I also remember that I read or heard someone say that your ability as a photographer would be judged by your least successful photograph, so you want to limit what you let others see to your very best work. As you might imagine, I am not a big fan of those joining Flickr and doing memory card dumps. If you show everything you ever shot, the good images will look like what Minor White (and no doubt others) referred to as "happy accidents". Who wants to be compared to a monkey with a typewriter?
 
If you want prints, but don't want to deal with a printer, there are about a gazillion places on the web that will be happy to make prints for you. There may even be a couple of places locally that you can turn to for prints.

I have an Epson 3880 printer. It has a user replaceable maintenance tank. You just slide the old one out and the new one in. They cost $20. I think Canon printers have user replaceable maintenance tanks as well. All printers require maintenance. And ink. And paper. It does add up. If you print infrequently, having someone else do your printing very well may be the best option.

I have a 7890 and a 3880 - they use the same ink set. Outstanding printers. My local (three-hour drive) Costco has closed their photo dept.

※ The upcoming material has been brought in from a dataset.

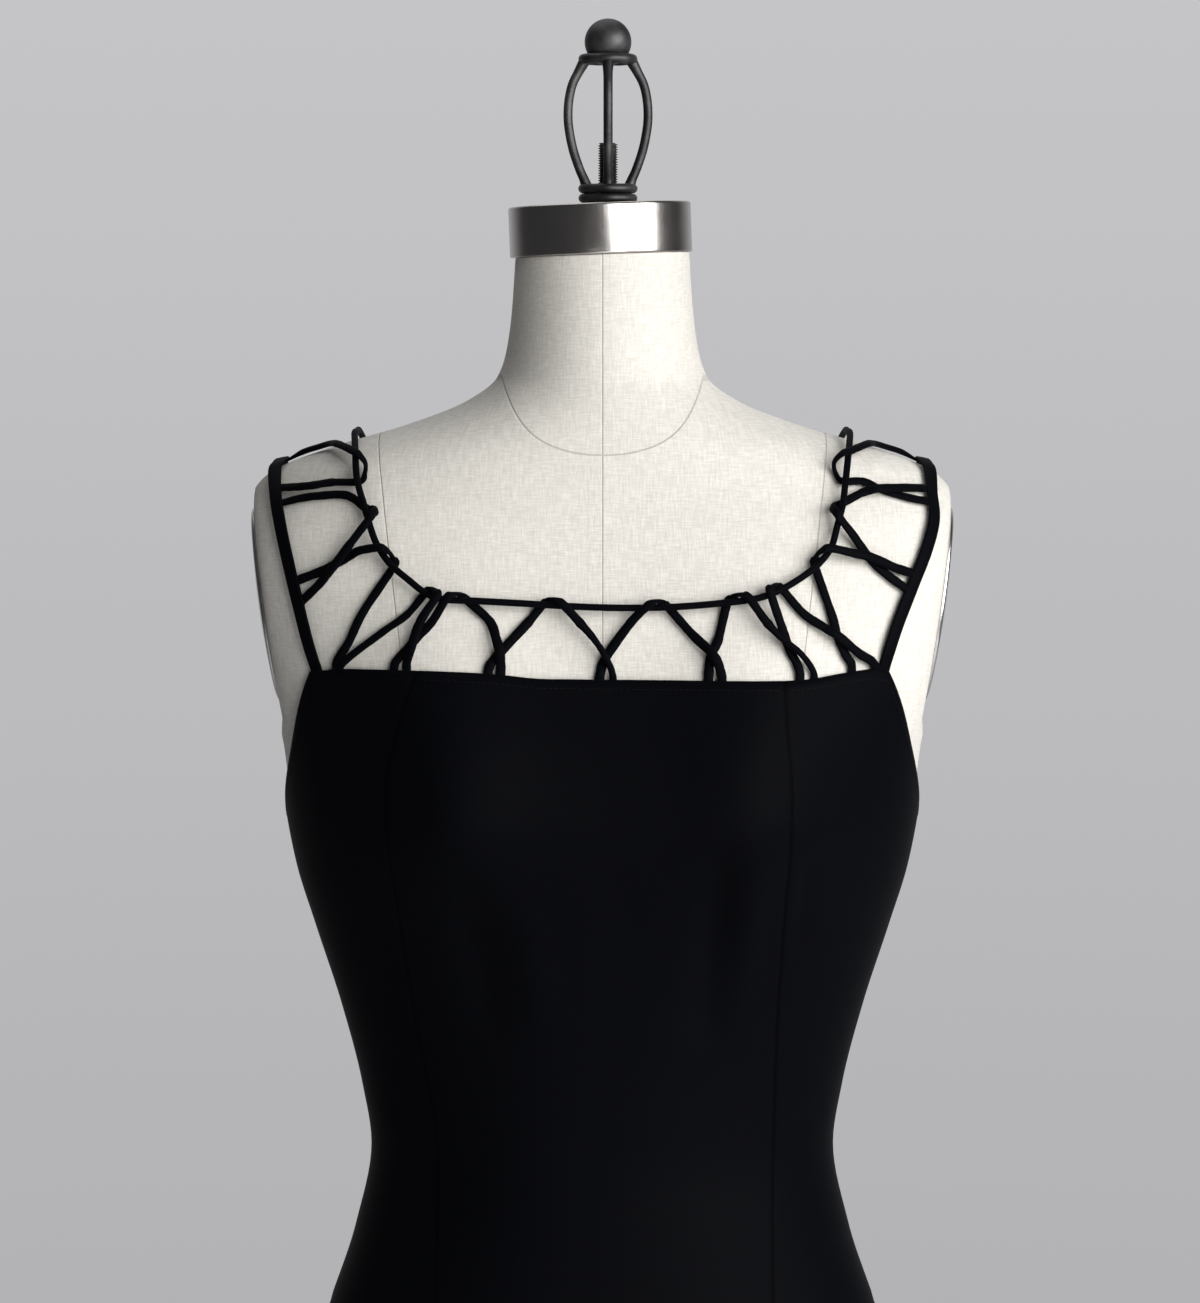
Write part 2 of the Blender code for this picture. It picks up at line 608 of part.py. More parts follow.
def lace(name, route, side):
    """A rouleau from the bodice or the strap up round the cord and down again."""
    first_leg, (x, z, length, order), second_leg = route
    points = [off_form(px * MM, pz * MM, lift * MM, side) for px, pz, lift in first_leg]
    points += hook(x, z, length, order, side)
    points += [off_form(px * MM, pz * MM, lift * MM, side) for px, pz, lift in second_leg]
    if not second_leg:
        sign = math.copysign(1, x)
        points += [over_shoulder(sign * px * MM, py * MM, lift * MM) for px, py, lift in SHOULDER_LEG]
    tube(name, points, LACE_RADIUS, CREPE)


for name, route in LACES.items():
    lace(f"front_lace_{name}", route, -1)
    if route[2]:
        lace(f"back_lace_{name}", route, 1)

# ---- The form ----

FORM_COLUMNS = 32
FORM_HEIGHTS = (
    FORM_BOTTOM, 0.770, 0.805, 0.840, 0.875, 0.910, 0.948, 0.991, 1.035, 1.067, 1.100, 1.130,
    1.160, 1.190, 1.218, 1.240, 1.262, 1.290, 1.318, 1.345, 1.368, 1.383, 1.3925, 1.400,
    1.406, 1.412, 1.4185, 1.425, 1.431, 1.437, NECK_BASE, 1.450, 1.462, 1.480, NECK_TOP,
)


def form_ring(z):
    """One level of the form's surface; the top of the neck is tipped with the cap."""
    half_width, front, back, centre, roundness = smooth(BODY, z)
    points = []
    for k in range(FORM_COLUMNS):
        around = 2 * math.pi * k / FORM_COLUMNS
        power = 2 / roundness
        x = half_width * math.copysign(abs(math.cos(around)) ** power, math.cos(around))
        depth = back if math.sin(around) > 0 else front + bust(x, z)
        y = centre + depth * math.copysign(abs(math.sin(around)) ** power, math.sin(around))
        tip = math.tan(CAP_TILT) * x * max(z - NECK_BASE, 0) / (NECK_TOP - NECK_BASE)
        points.append((x, y, z + tip))
    return points


torso = bmesh.new()
rings = [[torso.verts.new(place) for place in form_ring(z)] for z in FORM_HEIGHTS]
for lower, upper in zip(rings, rings[1:]):
    for k in range(FORM_COLUMNS):
        after = (k + 1) % FORM_COLUMNS
        torso.faces.new((lower[k], lower[after], upper[after], upper[k]))
torso.faces.new(list(reversed(rings[0])))
torso.faces.new(rings[-1])
form = add_mesh("form_torso", torso, LINEN)

# The stumps of the arms are cut flat, a little narrower towards the underarm
ARM_TOP, ARM_BOTTOM = Vector((0.1842, 0, 1.383)), Vector((0.1678, 0, 1.263))
ARM_LEAN = math.atan2(ARM_TOP.x - ARM_BOTTOM.x, ARM_TOP.z - ARM_BOTTOM.z)
ARM_BLOCK = Vector((0.06, 0.24, 0.15))
for side, sign in (("left", 1), ("right", -1)):
    block = bmesh.new()
    bmesh.ops.create_cube(block, size=1.0)
    bmesh.ops.scale(block, vec=ARM_BLOCK, verts=block.verts)
    bmesh.ops.translate(block, vec=(ARM_BLOCK.x / 2, 0, 0), verts=block.verts)
    bmesh.ops.rotate(block, matrix=Matrix.Rotation(ARM_LEAN, 3, "Y"), verts=block.verts)
    bmesh.ops.translate(block, vec=(ARM_TOP + ARM_BOTTOM) / 2, verts=block.verts)
    if sign < 0:
        bmesh.ops.scale(block, vec=(-1, 1, 1), verts=block.verts)
        bmesh.ops.reverse_faces(block, faces=block.faces)
    cutter = add_mesh(f"arm_cut_{side}", block, None, cutters)
    cutter.hide_render = True
    cutter.display_type = "WIRE"
    cut = form.modifiers.new(f"arm_{side}", "BOOLEAN")
    cut.operation = "DIFFERENCE"
    cut.object = cutter

# A domed disc of radius 1, which each plate stretches to its oval
plate_profile = [
    (radius, height * PLATE_DOME)
    for radius, height in ((0, 1), (0.4, 0.92), (0.75, 0.68), (0.95, 0.42), (1, 0.25), (1, 0), (0, 0))
]
for side, sign in (("left", 1), ("right", -1)):
    plate = turned(f"arm_plate_{side}", plate_profile, CHROME, 28)
    middle = (ARM_TOP + ARM_BOTTOM) / 2
    out = Matrix.Rotation(ARM_LEAN, 3, "Y") @ Vector((1, 0, 0))
    middle = middle + out * GAP + Vector((0, -0.002, 0))
    turn = Matrix.Rotation(ARM_LEAN + math.pi / 2, 4, "Y")
    place = Matrix.Translation(middle) @ turn @ Matrix.Diagonal((PLATE_HEIGHT / 2, PLATE_WIDTH / 2, 1, 1))
    mirror = Matrix.Diagonal((sign, 1, 1, 1))
    plate.matrix_world = mirror @ place

# ---- The neck cap and the cage finial ----

cap_profile = (
    (0, CAP_HEIGHT),
    (CAP_RADIUS - 0.0015, CAP_HEIGHT),
    (CAP_RADIUS, CAP_HEIGHT - 0.0015),
    (CAP_RADIUS, 0.0008),
    (CAP_RADIUS - 0.0008, 0),
    (0, 0),
)
turned("neck_cap", cap_profile, NICKEL, 48, (CAP_X, NECK_AXIS_Y, NECK_TOP + GAP), -CAP_TILT)


def on_finial(radius, around, z):
    return (FINIAL_X + radius * math.cos(around), NECK_AXIS_Y + radius * math.sin(around), z)


def ring(name, radius, thickness, z):
    steps = 24
    points = [on_finial(radius, 2 * math.pi * k / steps, z) for k in range(steps)]
    tube(name, points, thickness / 2, STEEL, closed=True, sides=2)


ring("finial_base_ring", 0.0132, 0.0046, 1.5372)
ring("finial_lower_ring", 0.0132, 0.0048, 1.5422)
ring("finial_upper_ring", 0.0128, 0.0054, 1.6098)
ball = bmesh.new()
bmesh.ops.create_uvsphere(ball, u_segments=20, v_segments=12, radius=BALL_RADIUS)
bmesh.ops.translate(ball, vec=on_finial(0, 0, BALL_Z), verts=ball.verts)
add_mesh("finial_ball", ball, STEEL)
WIRE_BEND = (
    (0.0128, 1.5475),
    (0.0152, 1.5530),
    (0.0183, 1.5620),
    (0.0203, 1.5720),
    (0.0210, 1.5800),
    (0.0205, 1.5885),
    (0.0187, 1.5965),
    (0.0154, 1.6032),
    (0.0141, 1.6053),
)
for k, name in enumerate(("left", "back", "right", "front")):
    bend = [on_finial(radius, k * math.pi / 2, z) for radius, z in WIRE_BEND]
    tube(f"finial_wire_{name}", bend, WIRE_RADIUS, STEEL)
rod_profile = ((0, 1.5655), (0.0042, 1.5655), (0.0050, 1.5647), (0.0050, 1.5345), (0, 1.5345))
turned("finial_rod", rod_profile, STEEL, 12, (FINIAL_X, NECK_AXIS_Y, 0.0005))

# ---- The stand ----

base_profile = (
    (0, BASE_THICKNESS),
    (BASE_RADIUS - 0.003, BASE_THICKNESS),
    (BASE_RADIUS, BASE_THICKNESS - 0.003),
    (BASE_RADIUS, 0),
    (0, 0),
)
turned("stand_base", base_profile, STEEL, 48)

foot = BASE_THICKNESS + GAP
flange_bore = POLE_RADIUS + 2 * GAP
flange_profile = (
    (flange_bore, foot + FLANGE_HEIGHT),
    (POLE_RADIUS + 0.006, foot + FLANGE_HEIGHT),
    (POLE_RADIUS + 0.010, foot + FLANGE_HEIGHT - 0.012),
    (FLANGE_RADIUS, foot + 0.004),
    (FLANGE_RADIUS, foot),
    (flange_bore, foot),
    (flange_bore, foot + FLANGE_HEIGHT),
)
turned("stand_flange", flange_profile, STEEL, 24)

pole_top = FORM_BOTTOM - GAP
turned("stand_pole", ((0, pole_top), (POLE_RADIUS, pole_top), (POLE_RADIUS, foot), (0, foot)), STEEL, 20)
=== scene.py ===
"""A black crepe maxi dress with a caged neckline, on a linen dress form with a metal stand."""

import math

import bmesh
import bpy
from mathutils import Matrix, Vector


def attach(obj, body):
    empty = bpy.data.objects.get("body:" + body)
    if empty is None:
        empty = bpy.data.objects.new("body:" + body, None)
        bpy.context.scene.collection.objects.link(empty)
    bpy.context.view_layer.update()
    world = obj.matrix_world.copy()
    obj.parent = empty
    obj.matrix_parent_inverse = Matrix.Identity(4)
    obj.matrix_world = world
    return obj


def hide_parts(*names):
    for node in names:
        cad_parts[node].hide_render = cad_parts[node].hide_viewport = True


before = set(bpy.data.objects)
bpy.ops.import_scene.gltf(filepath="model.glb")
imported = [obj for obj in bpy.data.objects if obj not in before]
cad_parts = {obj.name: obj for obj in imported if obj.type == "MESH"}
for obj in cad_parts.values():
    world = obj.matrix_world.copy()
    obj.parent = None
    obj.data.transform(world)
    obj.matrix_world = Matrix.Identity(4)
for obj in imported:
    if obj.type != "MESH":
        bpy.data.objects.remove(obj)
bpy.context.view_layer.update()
MM = 0.001

# ---- The studio ----
# A pale floor under an even grey surround. A window's wide soft light comes from the right of the
# camera, with a weak one overhead and a low strip in front that lifts the cap and the shoulders.

camera = bpy.data.objects.new("studio_camera", bpy.data.cameras.new("studio_camera"))
camera.location = (-0.0012, -2.40, 1.473)
camera.rotation_euler = (math.radians(90 - 4.18), 0, 0)
camera.data.lens = 125.1
camera.data.sensor_width = 36
camera.data.dof.use_dof = False
bpy.context.scene.collection.objects.link(camera)
bpy.context.scene.camera = camera


def softbox(name, azimuth, height, distance, size, power, aim=(0, 0, 1.15)):
    """A rectangular light: its azimuth is measured from the camera's side towards the right."""
    light = bpy.data.lights.new(name, "AREA")
    light.shape = "RECTANGLE"
    light.size, light.size_y = size
    light.energy = power
    lamp = bpy.data.objects.new(name, light)
    turn = math.radians(azimuth)
    place = Vector((distance * math.sin(turn), -distance * math.cos(turn), height))
    lamp.location = place
    lamp.rotation_euler = (Vector(aim) - place).to_track_quat("-Z", "Y").to_euler()
    bpy.context.scene.collection.objects.link(lamp)


softbox("window_light", 43, 1.90, 2.7, (3.05, 2.2), 138)
softbox("top_light", 200, 3.4, 0.7, (2.0, 2.0), 15)
softbox("floor_bounce", 6, 0.62, 2.5, (1.8, 0.5), 11, (0, 0, 1.40))
bpy.context.scene.view_settings.view_transform = "Standard"


class Number:
    """A number that varies over a surface. Arithmetic on it adds Math nodes."""

    def __init__(self, tree, socket):
        self.tree, self.socket = tree, socket

    def _math(self, operation, first, second=None):
        node = self.tree.nodes.new("ShaderNodeMath")
        node.operation = operation
        for slot, value in enumerate((first, second)):
            if isinstance(value, Number):
                self.tree.links.new(value.socket, node.inputs[slot])
            elif value is not None:
                node.inputs[slot].default_value = value
        return Number(self.tree, node.outputs[0])

    def __add__(self, other):
        return self._math("ADD", self, other)

    def __radd__(self, other):
        return self._math("ADD", other, self)

    def __sub__(self, other):
        return self._math("SUBTRACT", self, other)

    def __rsub__(self, other):
        return self._math("SUBTRACT", other, self)

    def __mul__(self, other):
        return self._math("MULTIPLY", self, other)

    def __rmul__(self, other):
        return self._math("MULTIPLY", other, self)

    def __truediv__(self, other):
        return self._math("DIVIDE", self, other)

    def __abs__(self):
        return self._math("ABSOLUTE", self)

    def most(self, other):
        return self._math("MAXIMUM", self, other)

    def least(self, other):
        return self._math("MINIMUM", self, other)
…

The price of ink has skyrocketed in Canada and I'm looking at alternatives. I have enough ink left for a few more large prints, but I'm not sure what my options will be after that. The perverse in me thinks (again) of Daido Moriyama and one of his shows where he used an on-site photocopier to make ad-hoc books for patrons. I've used a garden variety B&W laser printer to make mock-ups of images.

Predictably, and largely because of the content, some of them survive in my office.

But most of my work is in colour -- hence the Epsons. (Pencils in time to research alternative ink sets.)